Begin Supplied data

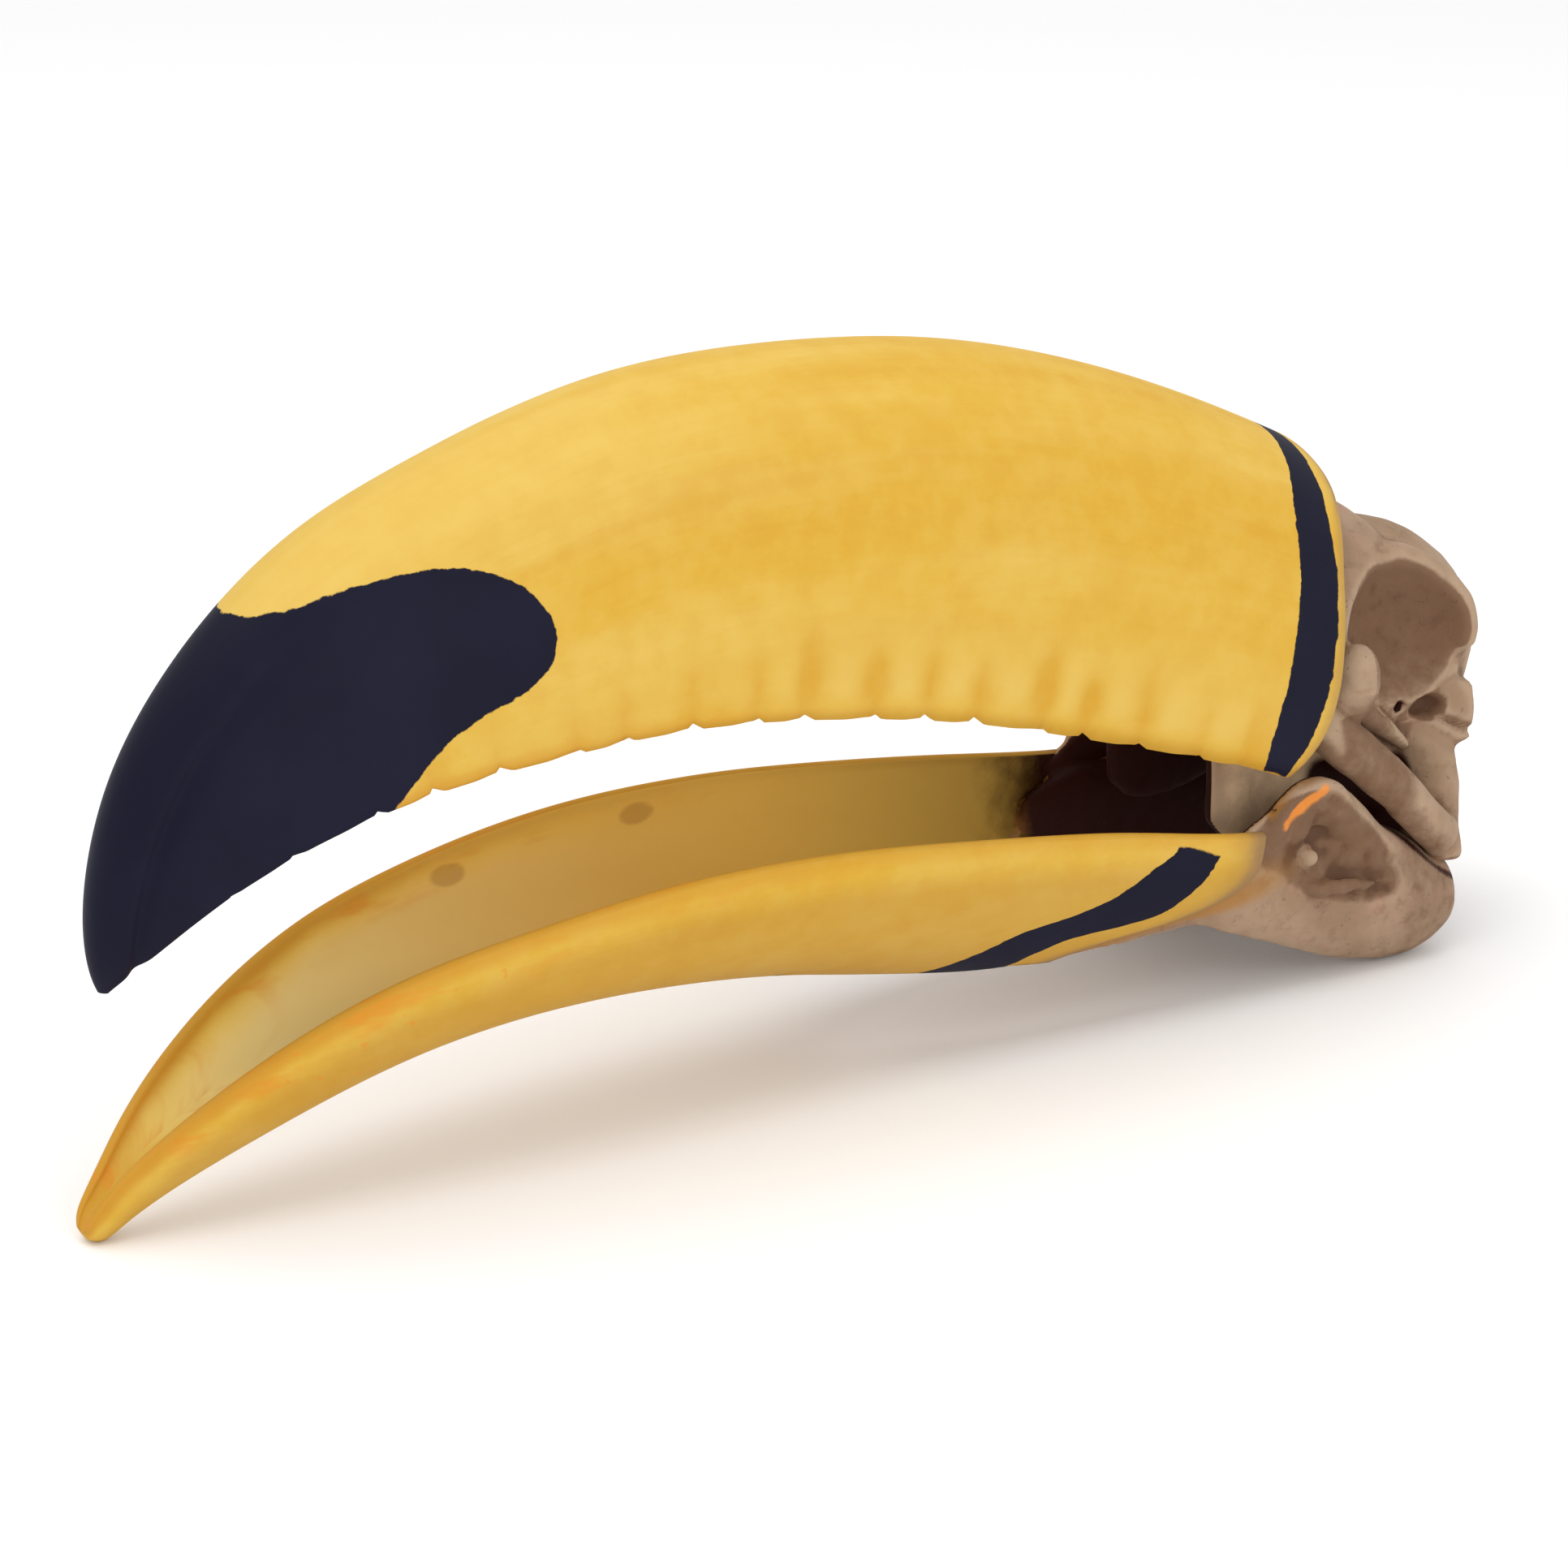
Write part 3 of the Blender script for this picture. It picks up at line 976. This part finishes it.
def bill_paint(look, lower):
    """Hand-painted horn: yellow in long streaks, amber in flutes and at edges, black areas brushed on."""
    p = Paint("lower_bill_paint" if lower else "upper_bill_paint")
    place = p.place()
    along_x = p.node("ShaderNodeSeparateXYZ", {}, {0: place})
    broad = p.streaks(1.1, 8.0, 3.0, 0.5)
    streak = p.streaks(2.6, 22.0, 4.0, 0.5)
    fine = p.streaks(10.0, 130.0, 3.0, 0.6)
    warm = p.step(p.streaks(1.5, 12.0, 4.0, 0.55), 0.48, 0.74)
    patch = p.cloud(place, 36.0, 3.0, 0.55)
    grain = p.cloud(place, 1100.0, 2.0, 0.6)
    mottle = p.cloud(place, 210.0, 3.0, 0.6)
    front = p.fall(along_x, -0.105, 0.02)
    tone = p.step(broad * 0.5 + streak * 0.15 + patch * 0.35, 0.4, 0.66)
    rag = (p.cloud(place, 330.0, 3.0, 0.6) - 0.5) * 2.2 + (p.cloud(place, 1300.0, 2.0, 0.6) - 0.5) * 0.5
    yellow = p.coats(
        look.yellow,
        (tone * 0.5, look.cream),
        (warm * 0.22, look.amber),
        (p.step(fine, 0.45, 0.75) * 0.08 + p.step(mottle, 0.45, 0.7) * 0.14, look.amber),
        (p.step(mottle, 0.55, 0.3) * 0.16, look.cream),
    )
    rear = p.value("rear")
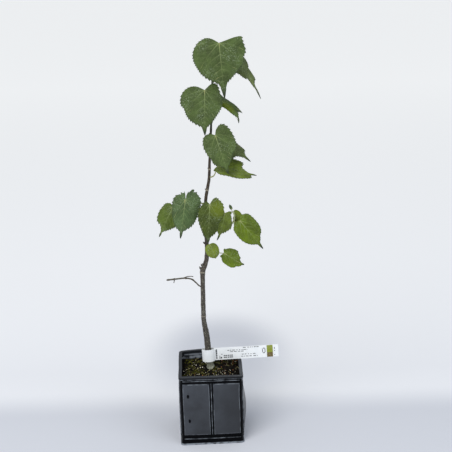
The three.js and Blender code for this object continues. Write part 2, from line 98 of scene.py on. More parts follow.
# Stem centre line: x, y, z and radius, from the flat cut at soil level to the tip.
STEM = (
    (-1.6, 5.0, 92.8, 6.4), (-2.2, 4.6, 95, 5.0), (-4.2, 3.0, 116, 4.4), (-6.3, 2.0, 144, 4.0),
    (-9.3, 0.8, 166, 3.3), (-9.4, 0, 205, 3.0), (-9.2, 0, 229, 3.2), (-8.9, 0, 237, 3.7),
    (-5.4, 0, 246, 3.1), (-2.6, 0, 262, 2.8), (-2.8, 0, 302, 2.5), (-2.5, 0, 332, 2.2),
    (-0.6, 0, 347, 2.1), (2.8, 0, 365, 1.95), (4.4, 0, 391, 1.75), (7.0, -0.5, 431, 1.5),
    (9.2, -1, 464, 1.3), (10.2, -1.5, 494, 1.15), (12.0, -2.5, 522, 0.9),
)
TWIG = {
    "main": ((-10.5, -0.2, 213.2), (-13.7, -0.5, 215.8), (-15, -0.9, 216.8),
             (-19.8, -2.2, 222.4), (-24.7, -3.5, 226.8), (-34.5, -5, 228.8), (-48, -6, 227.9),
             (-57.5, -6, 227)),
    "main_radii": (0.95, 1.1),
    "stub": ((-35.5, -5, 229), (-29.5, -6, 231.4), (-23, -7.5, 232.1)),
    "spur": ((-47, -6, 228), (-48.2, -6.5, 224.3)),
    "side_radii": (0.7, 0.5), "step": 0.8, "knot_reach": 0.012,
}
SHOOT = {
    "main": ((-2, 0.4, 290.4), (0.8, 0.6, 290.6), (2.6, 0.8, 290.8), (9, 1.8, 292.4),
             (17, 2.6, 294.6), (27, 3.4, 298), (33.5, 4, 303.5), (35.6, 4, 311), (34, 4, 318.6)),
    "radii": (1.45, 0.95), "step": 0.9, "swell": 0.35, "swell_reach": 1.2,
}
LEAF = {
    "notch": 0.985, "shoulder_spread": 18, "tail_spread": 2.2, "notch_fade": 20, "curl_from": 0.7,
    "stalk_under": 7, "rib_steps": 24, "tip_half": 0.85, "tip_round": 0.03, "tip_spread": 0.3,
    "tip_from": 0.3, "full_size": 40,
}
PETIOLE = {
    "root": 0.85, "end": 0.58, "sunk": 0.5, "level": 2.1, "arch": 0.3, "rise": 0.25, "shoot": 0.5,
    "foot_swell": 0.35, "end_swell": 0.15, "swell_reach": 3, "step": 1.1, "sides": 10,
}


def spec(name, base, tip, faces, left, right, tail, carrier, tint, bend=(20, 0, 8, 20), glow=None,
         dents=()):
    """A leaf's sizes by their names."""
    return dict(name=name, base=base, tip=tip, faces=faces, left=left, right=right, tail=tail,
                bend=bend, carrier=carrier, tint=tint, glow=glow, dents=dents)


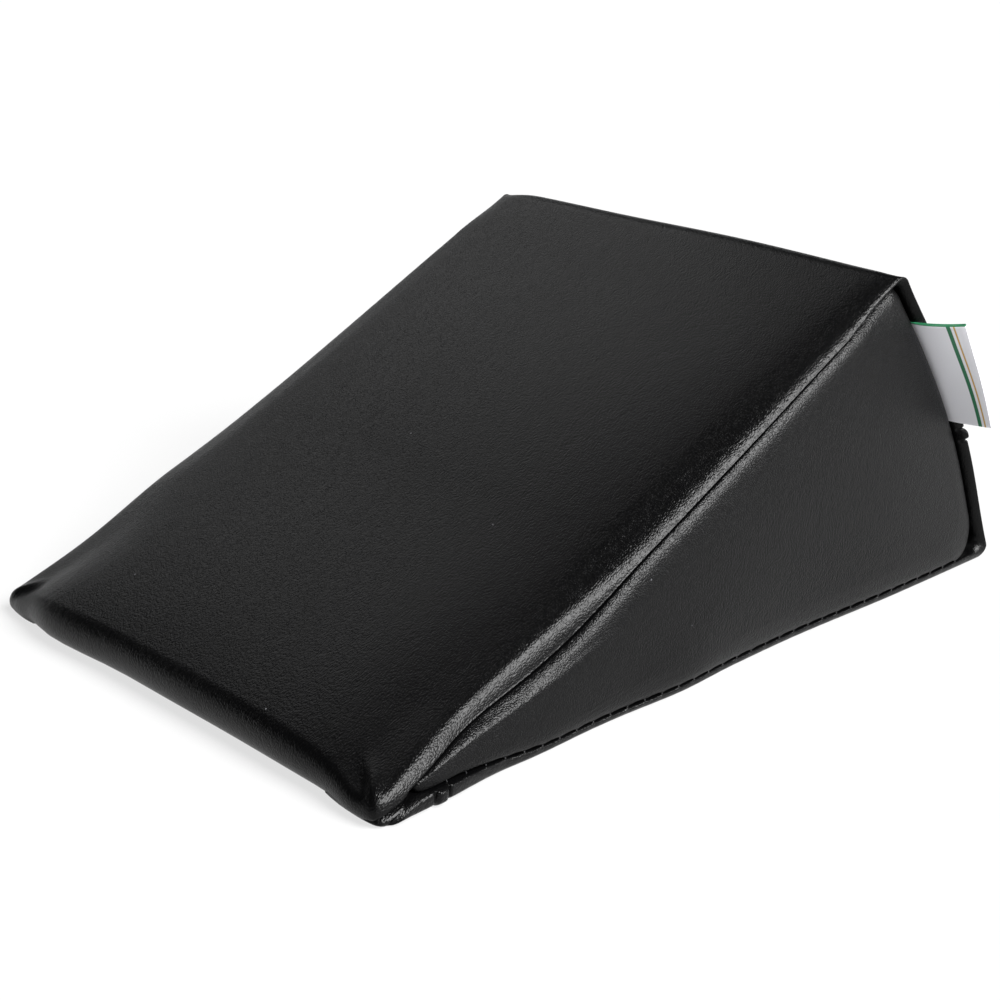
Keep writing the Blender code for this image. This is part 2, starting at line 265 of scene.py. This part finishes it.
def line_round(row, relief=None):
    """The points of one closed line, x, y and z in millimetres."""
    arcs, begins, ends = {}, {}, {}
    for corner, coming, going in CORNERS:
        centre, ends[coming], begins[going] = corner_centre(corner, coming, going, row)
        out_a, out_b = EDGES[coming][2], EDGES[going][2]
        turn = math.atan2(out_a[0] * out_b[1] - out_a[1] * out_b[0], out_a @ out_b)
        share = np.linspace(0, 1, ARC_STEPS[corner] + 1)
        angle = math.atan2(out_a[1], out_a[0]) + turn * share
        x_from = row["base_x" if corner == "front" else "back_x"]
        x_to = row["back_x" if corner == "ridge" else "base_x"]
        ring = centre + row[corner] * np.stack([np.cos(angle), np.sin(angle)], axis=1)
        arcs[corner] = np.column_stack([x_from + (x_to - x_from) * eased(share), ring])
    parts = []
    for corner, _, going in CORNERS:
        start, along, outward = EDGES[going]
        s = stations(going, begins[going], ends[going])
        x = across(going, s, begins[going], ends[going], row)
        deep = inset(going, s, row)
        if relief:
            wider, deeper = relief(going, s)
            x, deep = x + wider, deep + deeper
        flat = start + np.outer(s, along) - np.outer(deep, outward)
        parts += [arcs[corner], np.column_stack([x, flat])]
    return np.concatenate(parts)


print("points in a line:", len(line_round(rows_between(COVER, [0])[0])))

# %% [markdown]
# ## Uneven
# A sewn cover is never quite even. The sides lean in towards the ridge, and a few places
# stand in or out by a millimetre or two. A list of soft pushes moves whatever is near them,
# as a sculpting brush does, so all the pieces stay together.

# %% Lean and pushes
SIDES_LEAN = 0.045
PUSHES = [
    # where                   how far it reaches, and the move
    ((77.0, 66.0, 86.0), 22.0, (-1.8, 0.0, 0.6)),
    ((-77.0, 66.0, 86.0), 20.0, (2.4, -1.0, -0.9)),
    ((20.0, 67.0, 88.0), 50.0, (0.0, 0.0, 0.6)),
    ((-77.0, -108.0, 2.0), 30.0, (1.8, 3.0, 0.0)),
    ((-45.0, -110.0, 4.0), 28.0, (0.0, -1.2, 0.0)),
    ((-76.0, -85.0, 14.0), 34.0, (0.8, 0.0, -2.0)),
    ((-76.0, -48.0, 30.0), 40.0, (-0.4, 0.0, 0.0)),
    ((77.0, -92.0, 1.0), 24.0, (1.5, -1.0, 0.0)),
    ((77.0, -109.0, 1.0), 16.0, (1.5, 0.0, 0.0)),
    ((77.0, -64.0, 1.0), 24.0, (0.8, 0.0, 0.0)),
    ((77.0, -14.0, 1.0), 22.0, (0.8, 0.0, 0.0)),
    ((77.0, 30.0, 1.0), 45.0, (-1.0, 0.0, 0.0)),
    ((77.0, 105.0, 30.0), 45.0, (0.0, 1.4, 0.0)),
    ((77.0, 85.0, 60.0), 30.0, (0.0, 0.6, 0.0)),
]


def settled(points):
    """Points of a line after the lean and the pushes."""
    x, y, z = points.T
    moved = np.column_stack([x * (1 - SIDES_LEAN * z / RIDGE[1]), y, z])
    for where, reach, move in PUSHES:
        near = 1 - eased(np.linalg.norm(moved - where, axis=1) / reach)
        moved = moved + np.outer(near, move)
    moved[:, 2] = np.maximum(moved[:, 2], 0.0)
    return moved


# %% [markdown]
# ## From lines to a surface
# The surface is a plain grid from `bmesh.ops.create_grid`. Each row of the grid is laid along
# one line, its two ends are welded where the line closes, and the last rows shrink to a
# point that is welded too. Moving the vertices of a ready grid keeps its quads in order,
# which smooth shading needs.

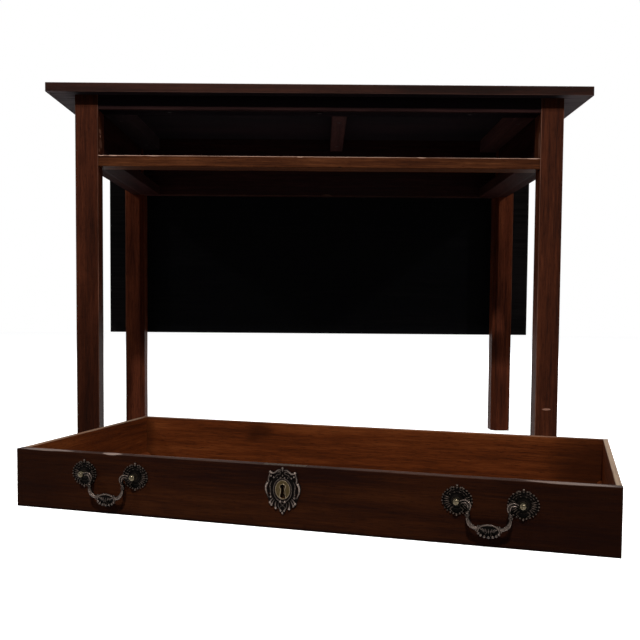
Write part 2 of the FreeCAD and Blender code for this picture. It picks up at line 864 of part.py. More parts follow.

End Supplied data

What is being asked:
Using the records above, copy each line that contains "follow".

Full output:
The three.js and Blender code for this object continues. Write part 2, from line 98 of scene.py on. More parts follow.
Write part 2 of the FreeCAD and Blender code for this picture. It picks up at line 864 of part.py. More parts follow.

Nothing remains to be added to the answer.